These days when we talk about Bitcoin, people will have a lot of things to note about it. To some people, it is just a peer-to-peer version of digital currency or electronic cash, as Satoshi intended. While to others, it’s a store of value. However, others see it as a system for remittance. When it comes to Bitcoin’s ledger, that is the blockchain – interpretations are equally divided.
Sometime this week, a draft law was passed for defining various crypto-related technologies. By defining terms like “smart contract” and “blockchain”, they hope that this will lead to crypto-related cases to be handled smoothly in court. The initiative seems well-intentioned, forgiven the proliferation of ICO scammers and crypto criminals, it’s likely that words like “blockchain” will be mentioned in court regularly in the years to come.

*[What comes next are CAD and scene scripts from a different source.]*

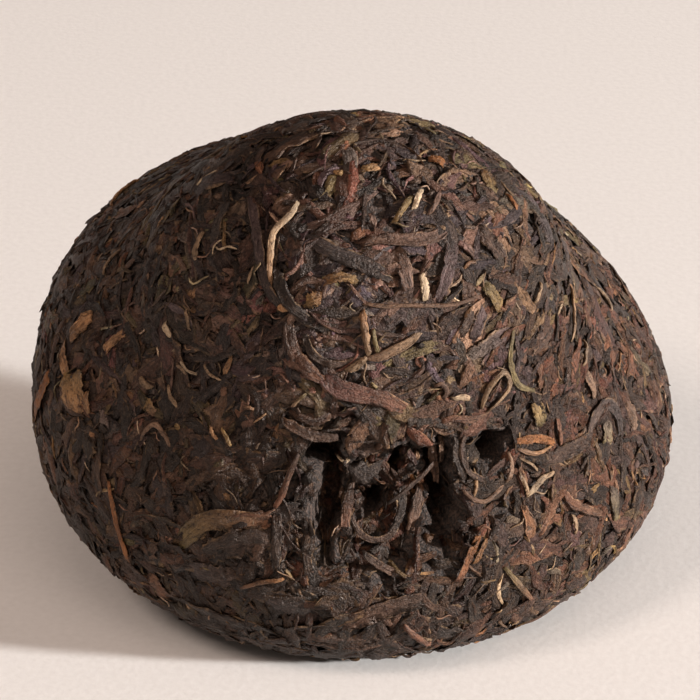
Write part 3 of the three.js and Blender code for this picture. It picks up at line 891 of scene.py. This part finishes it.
PLACED_LEAVES = [
    ("dark to red_brown", [(288, 322), (290, 340), (298, 358), (310, 372), (325, 383)], 2.5, 0.6, 0.27, 0),
    ("wine to red_brown", [(322, 376), (340, 389), (360, 394), (384, 400), (409, 413)], 3, 0.6, 0.27, 0),
    ("purple to black", [(251, 198), (255, 222), (259, 246), (263, 272), (270, 293), (281, 308)],
     1.6, 0.56, 0.37, 0.3),
    ("black", [(278, 270), (281, 288), (291, 305), (306, 319)], 2, 0.56, 0.37, 0.2),
    ("black to dark", [(305, 336), (312, 352), (326, 362), (347, 365)], 1.2, 0.42, 0.42, 0.2),
    ("slate to black", [(308, 241), (337, 254), (366, 267), (391, 278)], 2.3, 0.49, 0.2, 0.1),
    ("brown to rosy", [(395, 248), (403, 267), (409, 292)], 2, 0.35, 0.27, 0.1),
    ("brown to rosy", [(362, 244), (385, 240), (412, 241), (436, 237), (452, 224)], 1.8, 0.35, 0.2, 0.2),
    ("dark", [(476, 226), (488, 241), (503, 261)], 2.6, 0.35, 0.27, 0.1),
    ("red_brown to brown", [(441, 421), (455, 418), (470, 419), (486, 415)], 1.3, 0.42, 0.37, 0.2),
    ("brown to dark", [(283, 420), (300, 430), (318, 436), (338, 437)], 1.7, 0.42, 0.42, 0.3),
    ("ochre to flake", [(360, 170), (370, 169), (381, 167)], 1.5, 0.3, 0.22, 0.1),
    ("flake to ochre", [(333, 171), (338, 173), (343, 176)], 1, 0.3, 0.22, 0),
    ("rust", [(429, 159), (437, 162), (444, 165)], 1.7, 0.3, 0.3, 0),
    ("orange to olive", [(480, 167), (487, 179), (493, 193)], 2.3, 0.3, 0.22, 0.1),
    ("purple", [(453, 238), (449, 262), (444, 282), (437, 302)], 2, 0.56, 0.25, 0.3),
    ("wine to rosy", [(457, 241), (464, 247), (474, 256)], 1.2, 0.42, 0.32, 0.2),
    ("orange to ochre", [(322, 283), (339, 278), (358, 282)], 1.4, 0.3, 0.32, 0.2),
    ("ochre to orange", [(306, 304), (313, 301), (322, 298)], 2.2, 0.63, 0.32, 0),
    ("flake", [(279, 305), (282, 308), (286, 312)], 1.1, 0.42, 0.22, 0),
    ("olive to ochre", [(484, 286), (492, 297), (500, 311)], 1.9, 0.3, 0.32, 0.1),
    ("grey to purple", [(465, 357), (480, 350), (493, 340), (507, 333)], 2.6, 0.35, 0.32, 0.1),
    ("ochre to olive", [(534, 403), (537, 414), (540, 426)], 2.4, 0.3, 0.27, 0.1),
    ("olive to red_brown", [(180, 548), (192, 532), (207, 521), (232, 519), (258, 519), (276, 518)],
     3.1, 0.35, 0.32, 0.2),
    ("black to dark", [(206, 556), (228, 545), (255, 541), (280, 545)], 4.2, 0.42, 0.22, 0.1),
    ("ochre to flake", [(73, 372), (74, 384), (74, 397), (75, 411)], 7.2, 0.35, 0.32, 0.05),
    ("flake", [(66, 344), (66, 358), (69, 374)], 2.2, 0.35, 0.4, 0.1),
    ("flake", [(91, 412), (90, 401), (89, 390)], 1.6, 0.35, 0.5, 0),
    ("flake", [(73, 340), (82, 328), (92, 316)], 2.8, 0.35, 0.5, 0.1),
    ("rust", [(51, 374), (44, 395), (37, 418)], 2.4, 0.35, 0.4, 0.1),
    ("flake", [(104, 353), (114, 344), (126, 332)], 1.6, 0.3, 0.27, 0.1),
    ("ochre to light", [(146, 402), (151, 407), (156, 414)], 1.6, 0.35, 0.32, 0.1),
    ("dark to slate", [(588, 442), (590, 425), (597, 410), (606, 404), (614, 412), (618, 430),
           (614, 450)], 2, 0.5, 0.12, 0.15),
    ("grey to olive", [(604, 418), (605, 432), (603, 446)], 2.2, 0.35, 0.15, 0.1),
    ("dark", [(543, 461), (560, 453), (575, 446), (588, 436)], 2.2, 0.42, 0.32, 0.2),
    ("red_brown", [(556, 416), (557, 430), (559, 446)], 1.1, 0.42, 0.45, 0.1),
    ("grey to olive", [(610, 484), (612, 502), (614, 521)], 1.9, 0.35, 0.4, 0.1),
    ("red_brown to russet", [(562, 489), (570, 502), (586, 509), (603, 514)], 1.5, 0.35, 0.32, 0.2),
    ("light", [(583, 372), (588, 384), (594, 397)], 2, 0.35, 0.4, 0.1),
    ("brown to light", [(622, 402), (628, 415), (632, 430)], 3.2, 0.35, 0.35, 0.1),
    ("red_brown to rust", [(457, 580), (463, 567), (470, 552), (478, 534)], 1.4, 0.42, 0.37, 0.2),
    ("orange", [(487, 538), (480, 550), (474, 562)], 0.9, 0.35, 0.32, 0.1),
    ("rust", [(516, 441), (535, 438), (554, 442)], 1.3, 0.42, 0.42, 0.2),
    ("dark to red_brown", [(352, 484), (347, 505), (345, 525), (346, 552)], 1.5, 0.56, -2, 0.2),
    ("dark", [(351, 518), (360, 533), (374, 541), (390, 535), (400, 520)], 1, 0.5, -2.1, 0.3),
    ("dark to brown", [(420, 488), (417, 504), (413, 520), (411, 536)], 1.9, 0.5, -2.4, 0.1),
    ("black", [(403, 488), (402, 506), (397, 522), (388, 540)], 1.3, 0.56, -2.2, 0.2),
    ("brown", [(433, 438), (434, 452), (436, 468), (438, 484)], 1.3, 0.4, -2.8, 0.1),
    ("dark", [(340, 440), (358, 448), (376, 446), (394, 440)], 2.6, 0.56, -2, 0.1),
    ("black", [(352, 466), (366, 474), (380, 470)], 3, 0.56, -2.5, 0.1),
    ("black to brown", [(363, 553), (380, 565), (403, 577)], 1.2, 0.35, -0.6, 0.2),
    ("brown to dark", [(345, 626), (370, 613), (398, 603), (429, 595)], 2.8, 0.35, 0.32, 0.2),
    ("brown", [(278, 214), (286, 207), (296, 199)], 2.8, 0.42, 0.22, 0.2),
    ("dark", [(466, 432), (461, 447), (464, 464), (474, 476), (492, 480)], 1, 0.56, 0.12, 0.2),
    ("black", [(457, 438), (455, 452), (459, 468), (466, 480)], 1.2, 0.56, -0.08, 0.2),
    ("light", [(442, 436), (443, 450), (442, 463)], 0.9, 0.4, -2.3, 0),
    ("dark", [(459, 338), (466, 325), (474, 312)], 1.4, 0.4, 0.45, 0.1),
    ("purple", [(470, 342), (477, 326), (483, 309)], 1.5, 0.4, 0.45, 0.1),
    ("black", [(178, 604), (200, 612), (228, 622), (258, 632)], 4.8, 0.42, 0.02, 0.05),
    ("slate to black", [(262, 596), (280, 600), (298, 604), (314, 602)], 4.2, 0.42, 0.07, 0.05),
    ("dark to black", [(278, 512), (277, 530), (276, 548), (277, 570)], 1.7, 0.49, 0.27, 0.1),
    ("brown to dark", [(252, 560), (258, 552), (266, 540)], 1.8, 0.35, 0.27, 0.1),
    ("russet to red_brown", [(150, 574), (158, 584), (170, 598)], 2.6, 0.35, 0.07, 0.1),
    ("slate to dark", [(188, 566), (205, 571), (224, 576), (240, 575)], 3.4, 0.42, 0.12, 0.05),
    ("dark to brown", [(298, 636), (325, 640), (352, 642), (380, 640)], 3.4, 0.42, 0.02, 0.05),
    ("dark to slate", [(120, 560), (136, 574), (150, 588)], 3, 0.42, 0.02, 0.05),
]


def curve_through(points, count):
    """A smooth curve through points, as count points at even shares."""
    padded = np.concatenate([2 * points[:1] - points[1:2], points, 2 * points[-1:] - points[-2:-1]])
    at = np.linspace(0, len(points) - 1 - 1e-6, count)
    first = at.astype(int)
    share = (at - first)[:, None]
    a, b, c, d = (padded[first + step] for step in range(4))
    bent = 2 * b + (c - a) * share + (2 * a - 5 * b + 4 * c - d) * share**2
    return 0.5 * (bent + (3 * (b - c) + d - a) * share**3)


# Painted shade darkens leaves that lie deep; this lift keeps placed leaves out of it.
SHOWN = 5.0  # keeps placed leaves from the darkening of those that lie deep


def place_strands(name, material, pieces, seed, rings=16, sides=10):
    """Leaves of one kind on their routes in the photograph, each at its own lift over the smooth cake."""
    random = np.random.default_rng(seed)
    routes = [np.array(piece[1], float) for piece in pieces]
    lines = np.stack([curve_through(behind_pixels(route), rings) for route in routes])
    width, thickness, lift, curl = np.array([piece[2:] for piece in pieces], float).T
    normals = skin_under(lines, carved=False)[1]
    to_eye = unit((EYE - RIM_MIDDLE) @ TURN - lines)
    sideways = normals - np.sum(normals * to_eye, axis=-1, keepdims=True) * to_eye
    # Shifted back by what its lift moves it sideways in the picture, a leaf still covers its pixels.
    middles, normals = skin_under(lines - lift[:, None, None] * sideways, carved=False)
    count = len(pieces)
    ends = [piece[0].split(" to ") for piece in pieces]
    shape = {
        "width": width, "thickness": thickness, "lift": lift, "curl": curl,
        "blunt": random.uniform(0.12, 0.3, count), "uneven": np.full(count, 0.09),
        "ragged": np.full(count, 0.05), "twist": random.uniform(-20, 20, count),
        "roll": random.uniform(-6, 6, count), "ridge": 0.07 * width, "folds": random.uniform(3, 6, count),
        "phase": random.uniform(0, 2 * math.pi, count), "wobble": random.normal(size=count),
        "arch": np.full(count, 0.05), "dive": np.full(count, 0.35), "pitch": np.zeros(count),
        "slant": random.uniform(-0.6, 0.6, count), "shown": np.full(count, SHOWN),
        "tint": PLACED_TONE * np.array([COLOURS[end[0]] for end in ends]),
        "tip_tint": PLACED_TONE * np.array([COLOURS[end[-1]] for end in ends]),
    }
    make_strands(name, material, middles, normals, sides, shape, random)


# ---------------------------------------------------------------- the scene
make_camera()
make_floor()
bpy.context.scene.view_settings.view_transform = "Standard"
make_light("key_light", azimuth=75, elevation=10.5, distance=2.5, size=0.17, power=158, colour=KEY_COLOUR)
make_light("front_fill", azimuth=15, elevation=55, distance=2.2, size=1.4, power=11, colour=FILL_COLOUR)
make_light("left_fill", azimuth=-50, elevation=50, distance=2.2, size=0.6, power=14, colour=FILL_COLOUR)
make_world(WORLD_COLOUR, strength=0.15)

DARK_LEAF = leaf_material("dark_leaf", fineness=1.0, pale_edge=0.4, fibre=0.5, relief=0.55, roughness=0.43,
                          crumpling=1.35)
FLAT_LEAF = leaf_material("flat_leaf", fineness=0.8, pale_edge=0.6, fibre=0.35, relief=0.5, roughness=0.47,
                          crumpling=1.2)
PLACED_LEAF = leaf_material("placed_leaf", fineness=0.9, pale_edge=0.5, fibre=0.4, relief=0.42,
                            roughness=0.46, crumpling=1.1)
STALK = leaf_material("stalk", fineness=1.4, pale_edge=0.1, fibre=0.35, relief=0.25, roughness=0.5,
                      crumpling=0.8)

# How many parts of each colour a kind of leaf has.
DARK_PALETTE = {"black": 3, "slate": 2.4, "dark": 3.2, "brown": 4, "light": 1.8, "purple": 1.4, "wine": 0.4,
                "red_brown": 0.7, "russet": 0.9, "olive": 0.8, "grey": 0.5}
PALE_PALETTE = {"tan": 2.2, "ochre": 1.6, "olive": 3, "orange": 1.4, "red_brown": 2.4, "grey": 2,
                "flake": 0.8}
STALK_PALETTE = {"tan": 4, "cream": 1.2, "orange": 1.2, "ochre": 1}
FIBRE_PALETTE = {"tan": 3, "cream": 2, "light": 2}

make_core()
scatter_strands("broad_leaves", FLAT_LEAF, count=1750, seed=101, rings=8, sides=7, palette=DARK_PALETTE,
                length=(3.5, 10), width=(1.6, 3.9), thickness=(0.25, 0.42), lift=(-0.22, 0.04), twist=12,
                roll=6, ridge=0.12, uneven=0.24, spread=0.42)
scatter_strands("rolled_leaves", DARK_LEAF, count=1900, seed=102, rings=8, sides=7, palette=DARK_PALETTE,
                length=(4, 12), width=(1.0, 2.2), thickness=(0.35, 0.65), lift=(-0.3, 0.0), ridge=0.1,
                uneven=0.2)
scatter_strands("wiry_leaves", DARK_LEAF, count=1000, seed=103, rings=8, sides=6, palette=DARK_PALETTE,
                length=(3, 8), width=(0.4, 0.9), thickness=(0.3, 0.5), lift=(-0.15, 0.15), ridge=0.04)
scatter_strands("leaf_bits", DARK_LEAF, count=4000, seed=104, rings=4, sides=6, palette=DARK_PALETTE,
                length=(1, 3.6), width=(0.6, 2.2), thickness=(0.22, 0.4), lift=(-0.2, 0.08), scatter=90,
                spread=0.45, ridge=0.06, uneven=0.3)
scatter_strands("tan_stalks", STALK, count=380, seed=105, rings=8, sides=6, palette=STALK_PALETTE,
                length=(2, 6), width=(0.35, 0.75), thickness=(0.3, 0.5), lift=(-0.2, 0.1), ridge=0.03,
                share_of_painted_light=0.3)
scatter_strands("pale_flakes", FLAT_LEAF, count=700, seed=106, rings=5, sides=7, palette=PALE_PALETTE,
                length=(1, 4), width=(0.6, 1.8), thickness=(0.2, 0.35), lift=(-0.2, 0.08), scatter=80,
                ridge=0.05, share_of_painted_light=0.35)
scatter_strands("pale_fibres", STALK, count=600, seed=110, rings=7, sides=4, palette=FIBRE_PALETTE,
                length=(1.2, 4.5), width=(0.14, 0.34), thickness=(0.15, 0.3), lift=(0.0, 0.22), bend=0.6,
                wander=0.18, scatter=90, uneven=0.1, ridge=0.01, spread=0.35, share_of_painted_light=0.2)
scatter_strands("hollow_leaves", DARK_LEAF, count=520, seed=109, rings=5, sides=7, palette=DARK_PALETTE,
                length=(1.2, 3.4), width=(0.7, 1.6), thickness=(0.3, 0.5), lift=(-0.3, 0.05), scatter=25,
                in_hollows=True)
place_strands("placed_stalks", STALK, PLACED_STALKS, seed=107)
place_strands("placed_leaves", PLACED_LEAF, PLACED_LEAVES, seed=108)
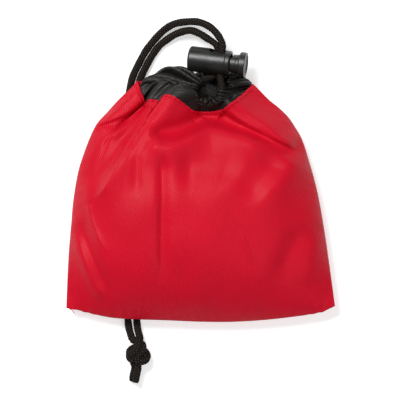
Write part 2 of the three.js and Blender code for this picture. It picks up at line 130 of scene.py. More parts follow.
def spline(points, count):
    """count points, evenly spaced, along a centripetal Catmull-Rom curve."""
    p = np.asarray(points, float)
    p = np.vstack([2 * p[0] - p[1], p, 2 * p[-1] - p[-2]])
    dense = []
    for i in range(1, len(p) - 2):
        a, b, c, d = p[i - 1 : i + 3]
        t = np.cumsum([0] + [np.linalg.norm(e) ** 0.5 for e in (b - a, c - b, d - c)])
        s = np.linspace(t[1], t[2], 24, endpoint=i == len(p) - 3)[:, None]
        ab = (t[1] - s) / (t[1] - t[0]) * a + (s - t[0]) / (t[1] - t[0]) * b
        bc = (t[2] - s) / (t[2] - t[1]) * b + (s - t[1]) / (t[2] - t[1]) * c
        cd = (t[3] - s) / (t[3] - t[2]) * c + (s - t[2]) / (t[3] - t[2]) * d
        abc = (t[2] - s) / (t[2] - t[0]) * ab + (s - t[0]) / (t[2] - t[0]) * bc
        bcd = (t[3] - s) / (t[3] - t[1]) * bc + (s - t[1]) / (t[3] - t[1]) * cd
        dense.append((t[2] - s) / (t[2] - t[1]) * abc + (s - t[1]) / (t[2] - t[1]) * bcd)
    dense = np.vstack(dense)
    run = run_along(dense)
    at = np.linspace(0, run[-1], count)
    return np.stack([np.interp(at, run, dense[:, k]) for k in range(dense.shape[1])], 1)


def run_along(points):
    """How far along a polyline each of its points is."""
    return np.concatenate([[0], np.cumsum(np.linalg.norm(np.diff(points, axis=0), axis=1))])


def length_of(points):
    return float(run_along(points)[-1])


def make(name, points, faces, material, cloth=None):
    """A mesh object from points in millimetres. cloth is a coordinate on the cloth for each point."""
    mesh = bpy.data.meshes.new(name)
    mesh.from_pydata((np.asarray(points) * MM).tolist(), [], faces)
    if cloth is not None:
        held = mesh.attributes.new("cloth", "FLOAT_VECTOR", "POINT")
        held.data.foreach_set("vector", np.asarray(cloth, np.float32).ravel())
    mesh.polygons.foreach_set("use_smooth", [True] * len(mesh.polygons))
    mesh.materials.append(material)
    made = bpy.data.objects.new(name, mesh)
    bpy.context.scene.collection.objects.link(made)
    return made


def grid_faces(rows, columns, closed=False):
    """Quads of a grid whose points go column by column along each row."""
    across = columns if closed else columns - 1
    return [
        (r * columns + c, r * columns + (c + 1) % columns,
         (r + 1) * columns + (c + 1) % columns, (r + 1) * columns + c)
        for r in range(rows - 1)
        for c in range(across)
    ]


def apply_modifiers(thing):
    graph = bpy.context.evaluated_depsgraph_get()
    mesh = bpy.data.meshes.new_from_object(thing.evaluated_get(graph))
    old = thing.data
    thing.modifiers.clear()
    thing.data = mesh
    bpy.data.meshes.remove(old)
    return thing


def thicken(thing, thickness, offset):
    solid = thing.modifiers.new("thickness", "SOLIDIFY")
    solid.thickness = thickness * MM
    solid.offset = offset
    solid.use_even_offset = False
    return apply_modifiers(thing)


def frames_along(path):
    """Unit normals and binormals that don't twist along a path."""
    tangent = np.gradient(path, axis=0)
    tangent /= np.linalg.norm(tangent, axis=1)[:, None]
    normal = np.zeros_like(path)
    start = np.array([0.0, 0.0, 1.0])
    if abs(tangent[0] @ start) > 0.9:
        start = np.array([1.0, 0.0, 0.0])
    for i, t in enumerate(tangent):
        start = start - t * (start @ t)
        start /= np.linalg.norm(start)
        normal[i] = start
    return normal, np.cross(tangent, normal)


def tube(path, radius, sides):
    """Points, faces and places on the cloth of a tube with closed ends.

    The radius, in millimetres, is a number or a function of (angle, run, share of the run).
    """
    normal, binormal = frames_along(path)
    run = run_along(path)
    angle = np.arange(sides) / sides * TAU
    a, s = np.meshgrid(angle, run)
    r = radius(a, s, s / run[-1])[..., None] if callable(radius) else radius
    ring = np.cos(a)[..., None] * normal[:, None] + np.sin(a)[..., None] * binormal[:, None]
    points = (path[:, None] + r * ring).reshape(-1, 3)
    faces = [tuple(reversed(face)) for face in grid_faces(len(path), sides, closed=True)]
    count = len(points)
    faces += [tuple(range(sides)), tuple(reversed(range(count - sides, count)))]
    cloth = np.stack([a * CORD / 2 * MM, s * MM, braid(a, s)[1]], -1).reshape(-1, 3)
    return points, faces, cloth


def strand(name, path, radius, sides, material):
    points, faces, cloth = tube(path, radius, sides)
    return make(name, points, faces, material, cloth)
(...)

“Blockchain technology means distributed ledger technology that uses a distributed, decentralized, shared, and reciprocal ledger, that may be public or private, permissioned or permissionless, or driven by tokenized crypto economics or tokenless,” that definition seems logical enough. It’s in appending Clause (c) to Section 1633.2 of the California Civil Code that things come unstuck. It also reads that “The data on the ledger is protected with cryptography, immutable, and provides an uncensored truth.”
Nonetheless, blockchains do not understand the truth. Because it is an inert and lifeless device, blockchain cannot serve as an arbiter of what is true and what is false. The only thing it can perfectly understand is that which is sent to it as ones and zeros for determining the state of a specific data input. Therefore, blockchains are incapable of collecting the truth. Due to public chains being permissionless, literally, anything can be digitalized and stored on them. One example could be in block 366186 of the bitcoin core blockchain, there is a transaction encoded with the message “9/11 inside job. Earth is flat.”
According to the California Civil Code, that message constitutes uncensored truth. It may seem flippant to pick an extreme example of blockchain mendacity, but it is precisely instances like this that truculent lawyers will seize upon to muddy the waters and have a case delayed or abandoned. This past Tuesday, California Democrat and Assembly member Ian Caldron passed the DLT bill.
The words “blockchain” are buried in Bitcoin’s code, however, that’s as close as Satoshi ever got to the much-maligned term. California might as well define blockchain as “an extremely slow and energy-intensive database,” ”overhyped internet buzzword”, “distributed ledger of bullshit” or “meme clung to by douchebags who completely miss the point of Bitcoin.”